Published 30 August 2010

The 1908 Tunguska event that flattened over 2,000 square kilometers in Russia was by some basic estimates caused by an asteroid only sixty meters in diameter; the impact of even a 1-kilometer-sized NEO would probably destroy an average state

Red dot near center indicates first NEO discovered by infrared telescope // Source: nasa.gov

Near Earth Objects (NEOs) are asteroids or comets whose orbits sometimes take them close to the earth’s orbit. An NEO could therefore someday collide with the earth — and there are almost 7,000 of them known, with several times that many predicted to exist.

The impact of even a 1-kilometer-sized NEO would probably destroy an average state. The 1908 Tunguska event that flattened over 2,000 square kilometers in Russia was by some basic estimates caused by an asteroid only sixty meters in diameter. Congress has therefore mandated a ten-year goal of cataloging 90 percent of the total number of NEOs larger than 140 meters in diameter (“Congress to establish a commission to study threat of asteroid impact on Earth,” 20 July 2010 HSNW).

It is relatively easy to detect an NEO in visible light by watching its movement across the sky from night to night. Measuring its size, however, is much more difficult. The problem is that the optical brightness of an NEO is the result of both its size and reflectivity (“albedo”) — and it is not possible to determine an asteroid’s size from its optical brightness alone. To date, only about 1.5 percent of NEOs have size measurements, and many of these are the relatively large ones. Astronomers predict that there are more than ten times as many NEOs with 100 meter diameters as with one kilometer diameters although, since the damage caused scales roughly as the volume of the asteroid, the 100 meter ones are 1,000 times less destructive.

He Harvard-Smithsonian Center for Astrophysics (CFA) astronomers Joe Hora, Giovanni Fazio, Howard Smith, and Tim Spahr assembled a team of sixteen astronomers to study NEOs at infrared wavelengths where NEOs emit their own radiation as well as reflect sunlight. The infrared brightness, when combined with the optical value, enables scientists to infer both size and albedo. Moreover, since the albedo is a property of the asteroid surface characteristics (solid? rubble-pile?) and mineralogical composition, the result helps to determine the asteroid’s nature, and from that perhaps where it originated in the solar system, and how it has evolved.

Using the Infrared Array Camera on the Spitzer Space Telescope, the team has undertaken a program to characterize 700 NEOs, a dramatic increase over the number now known. In their first paper on this ongoing project the team announced the initial results: nearly half of the objects have diameters smaller than one kilometer, with the smallest one being only about 90 meters across.

They report that the data so far suggest that the smaller NEOs are not only more abundant, they appear to have gone through processes in the solar system that make them slightly less populous than expected from extrapolating the statistics of large NEOs.
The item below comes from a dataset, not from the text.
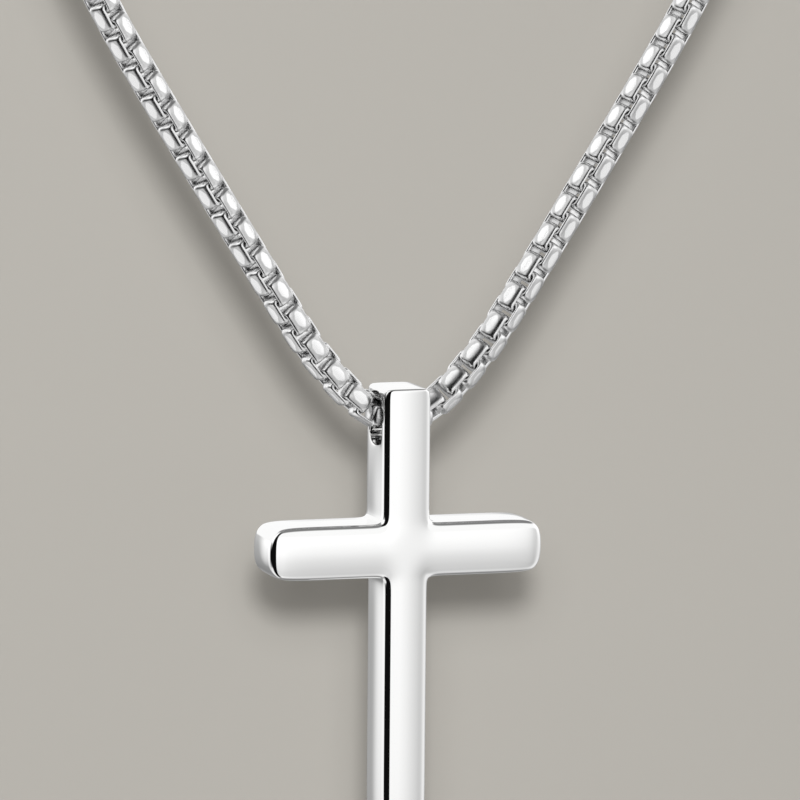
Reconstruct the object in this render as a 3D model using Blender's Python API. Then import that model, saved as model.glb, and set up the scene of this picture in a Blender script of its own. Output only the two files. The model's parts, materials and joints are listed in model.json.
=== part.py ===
"""Cross pendant hanging free on a round box chain.

Metres, +Z up. The front of the cross faces -Y and the loop of chain lies in the XZ plane. The origin is the
underside of the clasp, where the loop hangs. The middle of the chain runs sideways through a slot bored near
the top of the upright, and the cross swings about that axis.
"""
import math

import bmesh
import bpy
from mathutils import Vector

# Clearances
FIT_GAP = 0.0003                # all round between two pieces that fit each other
BORE_HEADROOM = 0.0006          # between the chain and the top of the bore

# Chain
CHAIN_DIAMETER = 0.0028
CHAIN_POINTS = 40               # points along each half of the chain
CHAIN_CROWDING = 1.4            # above 1, the points crowd together towards the bore

# The chain's route: distance from the middle, and height above the bore's axis. It is the same on both sides.
CHAIN_ROUTE = [
    (0.0, 0.0),
    (0.00196, 0.00011),
    (0.00436, 0.00181),
    (0.00684, 0.00454),
    (0.00907, 0.00753),
    (0.01550, 0.01760),
    (0.02204, 0.02810),
    (0.02620, 0.03525),
    (0.03120, 0.04520),
    (0.03860, 0.06200),
    (0.04650, 0.08500),
    (0.05300, 0.11000),
    (0.05700, 0.13500),
    (0.05800, 0.15300),
    (0.05260, 0.17450),
    (0.03730, 0.19440),
    (0.01980, 0.20450),
    (0.00700, 0.20780),
    (0.0, 0.20800),
]

# Cross
CROSS_SPAN = 0.0242             # from tip to tip of the crossbar
CROSS_HEIGHT = 0.0397
UPPER_WIDTH = 0.00413           # of the upright above the crossbar
LOWER_WIDTH = 0.00375           # of the upright below the crossbar
CROSSBAR_HEIGHT = 0.0046
CROSSBAR_DROP = 0.01375         # from the top of the upright to the middle of the crossbar
TIP_BULGE = 0.0003              # how far the middle of a domed end stands beyond its corners
TIP_CORNER = 0.0004             # how far those corners are then drawn in to round them
TOP_CORNER_IN = 0.0004          # how far the top's corners are drawn in, and down
TOP_CORNER_DOWN = 0.00006
CROWN = 0.0002                  # how far the front rises towards the middle of each bar
SIDE_CROWN = 0.00008            # how far the sides swell at half their depth
FACE_EDGE = 0.0009              # rounded margin of the front and back faces
SIDE_EDGE = 0.0007              # rounded margin of the sides
INNER_CORNER = 0.0010           # rounded stretch where the crossbar meets the upright

# Bore through the upright
BORE_HEIGHT = 0.0046
BORE_CORNER = 0.0010            # rounding of the bore's four corners
BORE_TOP_WALL = 0.0004
BORE_SIDE_WALL = 0.00085
BORE_RIM = 0.00015              # rounded rim of the bore's mouths

# Clasp
CLASP_LENGTH = 0.0120
CLASP_WALL = 0.0006
CLASP_SOCKET = 0.0018           # depth of the socket that takes a chain end
CLASP_EDGE = 0.0004
CLASP_SIDES = 20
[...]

Not least, the astronomers conclude from the surface conditions that these small asteroids are probably young — perhaps even less than one million years old. The results represent a dramatic contribution to the difficult challenge posed by Congress to characterize most of the potentially dangerous near earth objects, and improve our understanding of what ongoing physical processes have been shaping the solar system since it settled down about 5 billion years ago.